The exhibition is divided into three parts. First, it explores the painting styles at the time of the introduction of Western painting through works by first-generation watercolor artists and modern period painters. It also examines how watercolor harmonized with the tradition of ink wash painting. Early watercolor works were mainly plein air paintings created outdoors. Seo Dong-jin, who held the first watercolor exhibition, painted the cityscape of Daegu, and Son Il-bong, who won awards at the Joseon Art Exhibition, presented Western-style paintings featuring landscapes and still lifes. Lee Jung-seop, expressing longing for his family through symbolic imagination, applied the Oriental painting technique of molgolbeop (a method of painting forms without outlines) to the gradations of watercolor paint.

The Charm of Watercolors Hidden Behind Oil Paintings... Art Expressed Through 'Water'

Secondly, as the domestic art trend shifted toward oil painting, the exhibition highlights works that shed the traditional perception of watercolor as an elitist art form and introduced new attempts. Artist Jeon Sang-soo abstracted real landscapes using omission and exaggeration with his unique sensibility, while Ryu In expressed existential and temporal anxieties with intense colors. The exhibition explores techniques that effectively utilize the transparent and spreading qualities of watercolor, showing similarities to art historical styles such as Expressionism, Symbolism, and Surrealism.

The Charm of Watercolors Hidden Behind Oil Paintings... Art Expressed Through 'Water'

Lastly, the exhibition seeks to find abstraction within the watercolor domain in the monochrome painting trend that had the greatest influence on the Korean art scene. Emerging in the mid-1970s, the monochrome painting trend deeply impacted the domestic art world. It was varied in form and materials and sparked an abstract art craze with different characteristics depending on regional specificities. This exhibition features works such as Kim Jung-ja’s color field paintings, which showcase a unique sense of color through the spreading and dripping of paint, and Kwak In-sik’s works that express overlapping flower petals using the transparent and translucent qualities of watercolor and hanji paper.

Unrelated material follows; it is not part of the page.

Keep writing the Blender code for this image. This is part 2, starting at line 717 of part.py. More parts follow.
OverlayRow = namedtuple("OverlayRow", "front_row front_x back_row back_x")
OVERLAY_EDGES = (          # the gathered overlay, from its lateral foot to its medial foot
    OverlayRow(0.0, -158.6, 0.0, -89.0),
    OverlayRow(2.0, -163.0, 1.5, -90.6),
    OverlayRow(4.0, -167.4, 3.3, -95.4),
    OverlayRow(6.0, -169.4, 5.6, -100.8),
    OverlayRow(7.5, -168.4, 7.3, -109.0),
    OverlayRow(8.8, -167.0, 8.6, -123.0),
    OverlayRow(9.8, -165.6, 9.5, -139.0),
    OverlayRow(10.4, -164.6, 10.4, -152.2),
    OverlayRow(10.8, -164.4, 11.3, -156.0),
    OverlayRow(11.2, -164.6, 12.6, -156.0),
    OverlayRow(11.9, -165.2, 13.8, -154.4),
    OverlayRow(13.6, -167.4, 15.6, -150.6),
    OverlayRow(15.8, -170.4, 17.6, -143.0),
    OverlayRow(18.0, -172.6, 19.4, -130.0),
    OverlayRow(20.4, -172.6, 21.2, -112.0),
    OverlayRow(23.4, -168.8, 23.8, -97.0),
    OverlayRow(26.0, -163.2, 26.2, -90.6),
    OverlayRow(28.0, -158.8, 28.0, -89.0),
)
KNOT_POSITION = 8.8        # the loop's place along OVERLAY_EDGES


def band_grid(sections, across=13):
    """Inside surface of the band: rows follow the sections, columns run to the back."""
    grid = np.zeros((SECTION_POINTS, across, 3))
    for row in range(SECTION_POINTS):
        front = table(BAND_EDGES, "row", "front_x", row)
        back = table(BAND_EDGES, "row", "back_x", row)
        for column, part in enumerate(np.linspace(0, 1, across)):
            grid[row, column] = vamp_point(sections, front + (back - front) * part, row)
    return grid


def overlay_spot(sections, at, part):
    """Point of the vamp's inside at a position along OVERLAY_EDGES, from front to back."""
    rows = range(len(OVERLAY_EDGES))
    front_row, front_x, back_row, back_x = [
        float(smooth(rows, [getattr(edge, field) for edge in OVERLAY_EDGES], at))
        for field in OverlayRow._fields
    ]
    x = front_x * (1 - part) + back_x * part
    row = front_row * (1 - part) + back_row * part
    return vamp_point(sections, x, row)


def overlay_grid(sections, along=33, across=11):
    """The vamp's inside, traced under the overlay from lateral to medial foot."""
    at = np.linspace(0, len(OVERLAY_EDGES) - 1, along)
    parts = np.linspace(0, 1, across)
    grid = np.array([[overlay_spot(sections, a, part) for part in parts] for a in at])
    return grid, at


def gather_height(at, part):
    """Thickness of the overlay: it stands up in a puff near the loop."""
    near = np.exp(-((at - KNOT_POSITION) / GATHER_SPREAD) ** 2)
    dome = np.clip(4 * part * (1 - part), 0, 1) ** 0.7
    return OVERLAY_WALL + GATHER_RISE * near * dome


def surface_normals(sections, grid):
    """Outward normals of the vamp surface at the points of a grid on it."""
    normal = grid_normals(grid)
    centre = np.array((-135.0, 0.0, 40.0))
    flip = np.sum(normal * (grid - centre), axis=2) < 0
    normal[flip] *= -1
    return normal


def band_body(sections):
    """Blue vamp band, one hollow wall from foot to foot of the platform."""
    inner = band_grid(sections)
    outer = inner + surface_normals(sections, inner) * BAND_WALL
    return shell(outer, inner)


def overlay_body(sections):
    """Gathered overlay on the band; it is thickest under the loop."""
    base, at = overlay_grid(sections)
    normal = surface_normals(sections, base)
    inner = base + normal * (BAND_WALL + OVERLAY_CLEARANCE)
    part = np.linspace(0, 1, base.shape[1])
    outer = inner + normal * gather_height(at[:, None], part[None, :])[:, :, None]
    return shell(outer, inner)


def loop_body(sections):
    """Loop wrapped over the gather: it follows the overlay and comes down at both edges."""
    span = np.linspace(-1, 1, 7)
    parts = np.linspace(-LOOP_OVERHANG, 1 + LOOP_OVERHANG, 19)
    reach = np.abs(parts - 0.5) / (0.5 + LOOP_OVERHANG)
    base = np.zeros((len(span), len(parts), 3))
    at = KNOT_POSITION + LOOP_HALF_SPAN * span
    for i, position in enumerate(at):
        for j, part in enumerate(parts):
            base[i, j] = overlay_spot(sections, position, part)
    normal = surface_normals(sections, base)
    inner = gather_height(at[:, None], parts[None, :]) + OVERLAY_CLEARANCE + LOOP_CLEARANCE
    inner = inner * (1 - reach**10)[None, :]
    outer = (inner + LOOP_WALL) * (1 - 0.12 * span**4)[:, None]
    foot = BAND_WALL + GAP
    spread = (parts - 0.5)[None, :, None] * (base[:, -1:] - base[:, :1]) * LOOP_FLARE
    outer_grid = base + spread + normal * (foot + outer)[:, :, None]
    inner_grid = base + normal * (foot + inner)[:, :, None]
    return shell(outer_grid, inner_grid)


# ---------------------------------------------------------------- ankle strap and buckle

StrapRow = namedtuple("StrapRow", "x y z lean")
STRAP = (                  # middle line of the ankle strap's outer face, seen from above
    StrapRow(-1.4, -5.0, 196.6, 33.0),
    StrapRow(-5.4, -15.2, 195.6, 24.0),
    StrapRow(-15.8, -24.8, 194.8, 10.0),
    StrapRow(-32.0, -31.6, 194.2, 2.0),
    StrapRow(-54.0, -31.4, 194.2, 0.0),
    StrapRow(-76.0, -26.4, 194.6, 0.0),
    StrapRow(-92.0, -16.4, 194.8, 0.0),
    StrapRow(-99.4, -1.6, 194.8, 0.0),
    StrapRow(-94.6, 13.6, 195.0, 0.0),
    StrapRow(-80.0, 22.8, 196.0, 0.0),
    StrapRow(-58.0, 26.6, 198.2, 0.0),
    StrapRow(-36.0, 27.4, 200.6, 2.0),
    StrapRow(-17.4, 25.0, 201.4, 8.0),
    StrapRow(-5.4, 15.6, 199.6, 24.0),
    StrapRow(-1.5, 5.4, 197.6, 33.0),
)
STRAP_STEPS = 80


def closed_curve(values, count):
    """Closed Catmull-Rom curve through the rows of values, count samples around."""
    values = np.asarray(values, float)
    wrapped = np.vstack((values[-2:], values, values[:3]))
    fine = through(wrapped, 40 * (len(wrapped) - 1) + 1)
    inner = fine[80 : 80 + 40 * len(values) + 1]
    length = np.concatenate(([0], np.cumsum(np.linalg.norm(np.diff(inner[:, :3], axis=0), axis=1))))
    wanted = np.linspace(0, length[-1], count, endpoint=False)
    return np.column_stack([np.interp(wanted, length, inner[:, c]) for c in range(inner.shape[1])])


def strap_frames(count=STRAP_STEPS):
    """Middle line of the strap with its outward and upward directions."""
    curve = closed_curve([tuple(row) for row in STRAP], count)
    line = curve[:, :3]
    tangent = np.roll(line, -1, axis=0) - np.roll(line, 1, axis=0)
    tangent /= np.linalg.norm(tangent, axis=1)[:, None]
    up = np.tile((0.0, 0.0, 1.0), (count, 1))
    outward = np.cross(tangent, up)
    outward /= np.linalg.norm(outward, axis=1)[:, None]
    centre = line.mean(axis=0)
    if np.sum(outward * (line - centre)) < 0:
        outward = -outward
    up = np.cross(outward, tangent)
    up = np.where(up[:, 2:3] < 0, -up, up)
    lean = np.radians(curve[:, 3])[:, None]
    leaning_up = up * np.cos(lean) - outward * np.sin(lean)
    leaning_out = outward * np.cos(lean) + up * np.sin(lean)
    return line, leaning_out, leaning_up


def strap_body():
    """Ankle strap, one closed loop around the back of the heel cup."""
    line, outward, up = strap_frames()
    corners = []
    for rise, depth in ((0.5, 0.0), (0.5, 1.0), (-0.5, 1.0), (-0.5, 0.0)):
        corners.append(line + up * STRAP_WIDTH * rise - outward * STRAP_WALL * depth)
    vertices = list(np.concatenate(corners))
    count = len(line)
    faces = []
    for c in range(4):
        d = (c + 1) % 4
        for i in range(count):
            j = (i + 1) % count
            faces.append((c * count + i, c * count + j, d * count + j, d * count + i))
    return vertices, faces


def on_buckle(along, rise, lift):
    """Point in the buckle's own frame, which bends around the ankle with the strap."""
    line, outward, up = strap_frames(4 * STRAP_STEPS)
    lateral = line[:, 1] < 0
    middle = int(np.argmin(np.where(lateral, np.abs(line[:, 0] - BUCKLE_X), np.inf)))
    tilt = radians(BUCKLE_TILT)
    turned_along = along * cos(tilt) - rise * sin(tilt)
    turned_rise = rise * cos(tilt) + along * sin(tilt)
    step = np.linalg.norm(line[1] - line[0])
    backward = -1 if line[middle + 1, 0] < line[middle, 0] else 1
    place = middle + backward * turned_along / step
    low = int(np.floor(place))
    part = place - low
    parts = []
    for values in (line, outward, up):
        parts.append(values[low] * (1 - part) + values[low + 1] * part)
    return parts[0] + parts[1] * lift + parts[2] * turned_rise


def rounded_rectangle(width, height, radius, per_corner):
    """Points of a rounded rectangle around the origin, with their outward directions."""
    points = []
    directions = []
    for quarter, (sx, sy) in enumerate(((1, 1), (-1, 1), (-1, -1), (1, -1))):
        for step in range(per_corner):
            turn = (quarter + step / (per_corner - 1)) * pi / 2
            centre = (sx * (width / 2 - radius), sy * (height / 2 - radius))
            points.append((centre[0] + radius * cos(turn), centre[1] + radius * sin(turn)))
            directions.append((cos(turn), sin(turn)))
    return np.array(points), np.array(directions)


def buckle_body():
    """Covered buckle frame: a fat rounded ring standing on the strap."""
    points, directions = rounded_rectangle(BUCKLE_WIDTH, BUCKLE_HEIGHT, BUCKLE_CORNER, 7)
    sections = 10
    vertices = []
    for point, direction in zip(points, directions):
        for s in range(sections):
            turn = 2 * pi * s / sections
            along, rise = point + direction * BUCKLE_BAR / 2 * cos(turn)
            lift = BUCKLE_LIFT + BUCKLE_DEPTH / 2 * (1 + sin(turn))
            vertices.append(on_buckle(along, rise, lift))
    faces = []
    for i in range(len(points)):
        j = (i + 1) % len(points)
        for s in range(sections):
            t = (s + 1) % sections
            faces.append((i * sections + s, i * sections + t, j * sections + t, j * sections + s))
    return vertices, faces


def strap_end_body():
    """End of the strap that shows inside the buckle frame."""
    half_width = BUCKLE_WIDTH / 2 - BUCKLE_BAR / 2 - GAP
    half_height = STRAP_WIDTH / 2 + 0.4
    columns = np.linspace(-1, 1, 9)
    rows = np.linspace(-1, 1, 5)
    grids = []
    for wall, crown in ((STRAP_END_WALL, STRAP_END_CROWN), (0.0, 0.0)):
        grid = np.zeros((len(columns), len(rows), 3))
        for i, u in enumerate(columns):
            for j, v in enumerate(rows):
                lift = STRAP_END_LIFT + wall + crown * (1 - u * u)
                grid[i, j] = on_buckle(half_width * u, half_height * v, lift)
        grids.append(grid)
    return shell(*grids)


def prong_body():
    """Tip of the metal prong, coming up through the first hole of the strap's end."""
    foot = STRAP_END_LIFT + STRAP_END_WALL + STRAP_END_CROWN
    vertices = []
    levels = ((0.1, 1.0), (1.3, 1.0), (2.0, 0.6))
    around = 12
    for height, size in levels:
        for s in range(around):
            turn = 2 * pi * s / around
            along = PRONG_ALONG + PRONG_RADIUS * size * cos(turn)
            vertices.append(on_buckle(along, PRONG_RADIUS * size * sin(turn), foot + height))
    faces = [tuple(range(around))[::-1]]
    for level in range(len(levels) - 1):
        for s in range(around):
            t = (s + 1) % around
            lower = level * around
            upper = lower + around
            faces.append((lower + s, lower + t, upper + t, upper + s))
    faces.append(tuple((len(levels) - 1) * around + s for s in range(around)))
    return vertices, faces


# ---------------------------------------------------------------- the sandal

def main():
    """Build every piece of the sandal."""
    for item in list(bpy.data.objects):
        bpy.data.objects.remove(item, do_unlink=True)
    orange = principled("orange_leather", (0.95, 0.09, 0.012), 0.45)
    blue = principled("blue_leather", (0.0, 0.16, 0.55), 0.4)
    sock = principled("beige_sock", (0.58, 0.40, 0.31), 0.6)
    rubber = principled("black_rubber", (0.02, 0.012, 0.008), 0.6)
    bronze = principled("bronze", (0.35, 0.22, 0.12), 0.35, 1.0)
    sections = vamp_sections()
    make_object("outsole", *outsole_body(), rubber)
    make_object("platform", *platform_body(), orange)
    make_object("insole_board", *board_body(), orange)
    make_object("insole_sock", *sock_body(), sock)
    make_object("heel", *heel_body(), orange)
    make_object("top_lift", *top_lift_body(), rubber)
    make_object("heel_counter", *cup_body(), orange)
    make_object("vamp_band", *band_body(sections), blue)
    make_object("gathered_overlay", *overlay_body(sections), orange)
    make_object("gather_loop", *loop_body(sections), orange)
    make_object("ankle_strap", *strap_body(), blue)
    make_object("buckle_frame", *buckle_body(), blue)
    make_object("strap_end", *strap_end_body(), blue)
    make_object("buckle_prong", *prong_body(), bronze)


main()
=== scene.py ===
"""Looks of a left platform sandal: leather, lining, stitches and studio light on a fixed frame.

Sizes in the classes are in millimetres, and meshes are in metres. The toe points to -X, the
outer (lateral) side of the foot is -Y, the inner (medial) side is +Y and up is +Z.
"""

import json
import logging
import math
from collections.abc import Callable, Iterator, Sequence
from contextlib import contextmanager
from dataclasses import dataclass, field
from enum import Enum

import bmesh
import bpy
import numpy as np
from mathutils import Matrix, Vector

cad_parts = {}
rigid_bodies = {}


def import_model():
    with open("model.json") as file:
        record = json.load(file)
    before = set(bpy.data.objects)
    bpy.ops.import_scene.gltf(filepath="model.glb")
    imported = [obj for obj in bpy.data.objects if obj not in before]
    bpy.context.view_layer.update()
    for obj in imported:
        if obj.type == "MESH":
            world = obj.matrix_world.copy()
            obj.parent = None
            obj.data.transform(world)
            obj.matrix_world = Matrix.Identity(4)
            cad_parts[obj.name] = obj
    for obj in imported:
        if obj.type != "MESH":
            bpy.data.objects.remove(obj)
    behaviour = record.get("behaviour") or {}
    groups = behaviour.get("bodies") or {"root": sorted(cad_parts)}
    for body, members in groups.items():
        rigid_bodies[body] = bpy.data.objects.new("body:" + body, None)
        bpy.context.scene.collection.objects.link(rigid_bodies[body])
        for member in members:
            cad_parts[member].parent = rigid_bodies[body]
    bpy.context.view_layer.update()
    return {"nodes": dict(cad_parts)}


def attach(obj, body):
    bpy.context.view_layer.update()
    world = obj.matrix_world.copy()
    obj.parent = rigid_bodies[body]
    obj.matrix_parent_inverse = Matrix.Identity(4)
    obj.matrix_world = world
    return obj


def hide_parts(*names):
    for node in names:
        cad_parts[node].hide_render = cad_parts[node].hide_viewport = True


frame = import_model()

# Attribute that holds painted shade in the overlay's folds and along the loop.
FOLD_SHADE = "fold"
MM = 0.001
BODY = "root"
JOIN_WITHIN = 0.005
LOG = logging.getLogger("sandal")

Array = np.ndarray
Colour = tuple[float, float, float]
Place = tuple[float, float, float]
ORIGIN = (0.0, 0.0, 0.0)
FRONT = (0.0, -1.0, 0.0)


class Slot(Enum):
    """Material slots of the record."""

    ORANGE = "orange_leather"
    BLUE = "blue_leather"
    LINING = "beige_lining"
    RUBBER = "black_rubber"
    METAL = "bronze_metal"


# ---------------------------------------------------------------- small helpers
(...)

The Charm of Watercolors Hidden Behind Oil Paintings... Art Expressed Through 'Water' Yoon Jong-sook 'Asan'. Courtesy of National Museum of Modern and Contemporary Art, Cheongju

At the entrance of the exhibition hall, a site-specific mural by artist Yoon Jong-sook will be installed. To reflect on the museum’s role concerning environment and regeneration, the existing exhibition hall structure was used as is. The artist drew the landscape of her hometown, Asan in Chungnam Province, with freehand lines without preliminary sketches.

The Charm of Watercolors Hidden Behind Oil Paintings... Art Expressed Through 'Water' Jeon Hyun-sun 'Day and Night Walking Side by Side' (2017). Courtesy of the National Museum of Modern and Contemporary Art, Cheongju

In connection with this exhibition, Jeon Hyun-sun’s “Day and Night Walking Side by Side,” created using watercolor techniques, will be displayed in the visible storage room on the second floor. This large-scale painting consists of 15 panels, each canvas revealing different perspectives and representations of different eras, much like sequences in a film.

The Charm of Watercolors Hidden Behind Oil Paintings... Art Expressed Through 'Water'

Kim Sung-hee, director of the National Museum of Modern and Contemporary Art, stated, “This exhibition is the first at our museum to be solely dedicated to the watercolor genre. The characteristics of watercolor introduced in the modern period lie in a continuous point that is not disconnected from the past, and its clear spirit continues to this day. I hope that the inclusiveness and harmony inherent in watercolor will also apply to us living in the present.”